NHS England defines ‘Never Events’ as “serious incidents that are entirely preventable because guidance or safety recommendations providing strong systemic protective barriers are available at a national level, and should have been implemented by all healthcare providers”.
The Never Events List, last updated in February 2021, includes the following:
- Wrong site surgery
- Wrong implant/prosthesis
- Retained foreign object post procedure
- Mis-selection of a strong potassium solution
- Administration of medication by the wrong route
- Overdose of insulin due to abbreviations or incorrect device
- Overdose of methotrexate for non-cancer treatment
- Mis-selection of high strength midazolam during conscious sedation
- Failure to install functional collapsible shower or curtain rails
- Falls from poorly restricted windows
- Chest or neck entrapment in bed rails
- Transfusion or transplantation of ABO-incompatible blood components or organs
- Misplaced naso- or oro-gastric tubes
- Scalding of patients
- Unintentional connection of a patient requiring oxygen to an air flowmeter
Never Events require investigation under the Serious Incident framework. By fully analysing each occurrence of a Never Event, the aim is to understand how and why it occurred and then to take action to reduce the risk of recurrence. This process should include full and meaningful engagement with the patient, families and carers at the beginning of and throughout any investigation.

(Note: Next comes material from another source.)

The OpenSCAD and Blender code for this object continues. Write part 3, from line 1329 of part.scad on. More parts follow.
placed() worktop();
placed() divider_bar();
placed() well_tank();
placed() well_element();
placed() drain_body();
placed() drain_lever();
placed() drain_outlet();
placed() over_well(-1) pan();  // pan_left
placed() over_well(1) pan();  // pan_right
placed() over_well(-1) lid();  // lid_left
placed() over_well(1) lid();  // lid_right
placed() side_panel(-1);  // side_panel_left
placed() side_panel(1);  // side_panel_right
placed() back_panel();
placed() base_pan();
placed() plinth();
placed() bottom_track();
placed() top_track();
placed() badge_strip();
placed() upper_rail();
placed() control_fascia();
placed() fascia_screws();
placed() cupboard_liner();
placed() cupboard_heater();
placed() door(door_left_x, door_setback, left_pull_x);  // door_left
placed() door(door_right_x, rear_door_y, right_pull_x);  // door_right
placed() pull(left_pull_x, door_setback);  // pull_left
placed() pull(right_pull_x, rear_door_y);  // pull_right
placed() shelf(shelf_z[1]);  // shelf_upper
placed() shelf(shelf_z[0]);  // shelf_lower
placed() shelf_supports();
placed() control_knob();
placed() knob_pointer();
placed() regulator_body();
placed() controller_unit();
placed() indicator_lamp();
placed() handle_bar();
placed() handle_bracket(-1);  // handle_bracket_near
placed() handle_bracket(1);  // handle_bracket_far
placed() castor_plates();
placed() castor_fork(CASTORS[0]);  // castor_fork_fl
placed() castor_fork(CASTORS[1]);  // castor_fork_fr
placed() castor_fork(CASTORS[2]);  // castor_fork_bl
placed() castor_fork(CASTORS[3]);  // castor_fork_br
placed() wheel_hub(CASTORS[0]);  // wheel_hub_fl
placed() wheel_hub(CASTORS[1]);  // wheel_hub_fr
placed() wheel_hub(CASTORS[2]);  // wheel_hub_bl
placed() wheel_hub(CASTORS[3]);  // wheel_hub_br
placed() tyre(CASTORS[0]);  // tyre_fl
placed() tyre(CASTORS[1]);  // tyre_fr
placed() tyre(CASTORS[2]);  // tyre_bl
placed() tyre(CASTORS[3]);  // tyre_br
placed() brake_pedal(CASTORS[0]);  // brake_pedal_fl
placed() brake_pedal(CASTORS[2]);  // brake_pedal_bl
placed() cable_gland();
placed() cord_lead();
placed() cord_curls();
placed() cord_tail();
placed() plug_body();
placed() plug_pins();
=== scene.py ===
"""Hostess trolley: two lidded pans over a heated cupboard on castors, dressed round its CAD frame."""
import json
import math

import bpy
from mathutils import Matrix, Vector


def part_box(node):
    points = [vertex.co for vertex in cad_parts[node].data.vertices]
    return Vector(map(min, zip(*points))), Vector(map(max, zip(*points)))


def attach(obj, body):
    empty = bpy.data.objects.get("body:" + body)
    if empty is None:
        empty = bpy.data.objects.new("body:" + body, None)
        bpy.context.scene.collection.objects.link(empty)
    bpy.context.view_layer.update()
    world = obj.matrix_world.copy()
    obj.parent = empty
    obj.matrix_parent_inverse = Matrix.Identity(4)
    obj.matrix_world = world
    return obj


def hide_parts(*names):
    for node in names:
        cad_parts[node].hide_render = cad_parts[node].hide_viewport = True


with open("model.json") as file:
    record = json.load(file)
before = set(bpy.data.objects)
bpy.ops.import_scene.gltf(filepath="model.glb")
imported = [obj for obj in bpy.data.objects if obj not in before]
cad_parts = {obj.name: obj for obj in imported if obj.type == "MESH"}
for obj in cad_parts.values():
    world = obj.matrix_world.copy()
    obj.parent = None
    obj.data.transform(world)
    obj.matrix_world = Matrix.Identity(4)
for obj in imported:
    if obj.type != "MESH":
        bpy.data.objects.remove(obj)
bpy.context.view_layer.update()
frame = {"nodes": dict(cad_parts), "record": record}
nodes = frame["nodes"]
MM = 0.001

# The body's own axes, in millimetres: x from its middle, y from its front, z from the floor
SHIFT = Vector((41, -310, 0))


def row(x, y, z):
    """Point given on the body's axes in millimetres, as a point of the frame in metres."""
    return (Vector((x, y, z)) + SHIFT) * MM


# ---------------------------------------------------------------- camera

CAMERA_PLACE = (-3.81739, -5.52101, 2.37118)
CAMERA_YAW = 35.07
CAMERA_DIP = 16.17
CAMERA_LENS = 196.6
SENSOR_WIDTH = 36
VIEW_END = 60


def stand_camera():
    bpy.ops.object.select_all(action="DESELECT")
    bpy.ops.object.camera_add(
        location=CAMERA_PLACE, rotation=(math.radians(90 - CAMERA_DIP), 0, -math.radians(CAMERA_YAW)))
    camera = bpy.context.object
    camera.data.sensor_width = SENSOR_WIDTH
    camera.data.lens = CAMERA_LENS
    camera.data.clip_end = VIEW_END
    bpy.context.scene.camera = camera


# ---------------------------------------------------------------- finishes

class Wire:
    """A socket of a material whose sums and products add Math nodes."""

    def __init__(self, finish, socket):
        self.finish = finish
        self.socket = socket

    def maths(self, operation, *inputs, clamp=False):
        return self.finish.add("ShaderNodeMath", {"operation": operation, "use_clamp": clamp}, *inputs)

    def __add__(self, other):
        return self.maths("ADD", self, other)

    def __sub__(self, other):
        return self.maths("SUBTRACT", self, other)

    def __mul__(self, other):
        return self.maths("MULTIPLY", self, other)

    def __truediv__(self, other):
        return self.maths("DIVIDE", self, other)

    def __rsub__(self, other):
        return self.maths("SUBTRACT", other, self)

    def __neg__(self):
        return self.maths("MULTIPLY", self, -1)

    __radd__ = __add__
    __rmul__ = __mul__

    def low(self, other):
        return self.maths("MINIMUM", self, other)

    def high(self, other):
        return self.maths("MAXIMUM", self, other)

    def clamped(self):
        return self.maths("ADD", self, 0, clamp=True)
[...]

In its provisional report, the NHS has confirmed that 325 Never Events were reported across the country between 01 April 2020 and 28 February 2021. Of these the most common Never Events were wrong site surgery (131 cases), retained foreign objects post procedure (70 cases), misplaced naso or oro gastric tubes and feed administered (29), wrong implant/prosthesis (26), unintentional connection of a patient requiring oxygen to an air flowmeter (26) and administration of medication by the wrong route (18).
Whilst this is lower than the 472 Never Events that were reported between 01 April 2019 and 31 March 2020, it is likely that the lower number of operations performed during the Covid-19 pandemic accounts for much of this difference, particularly considering that 496 Never Events were reported between 01 April 2018 and 31 March 2019.
Never Events cannot usually be defended and victims should seek advice from a specialist medical negligence solicitor in order to make a claim for compensation for the avoidable harm that they have suffered.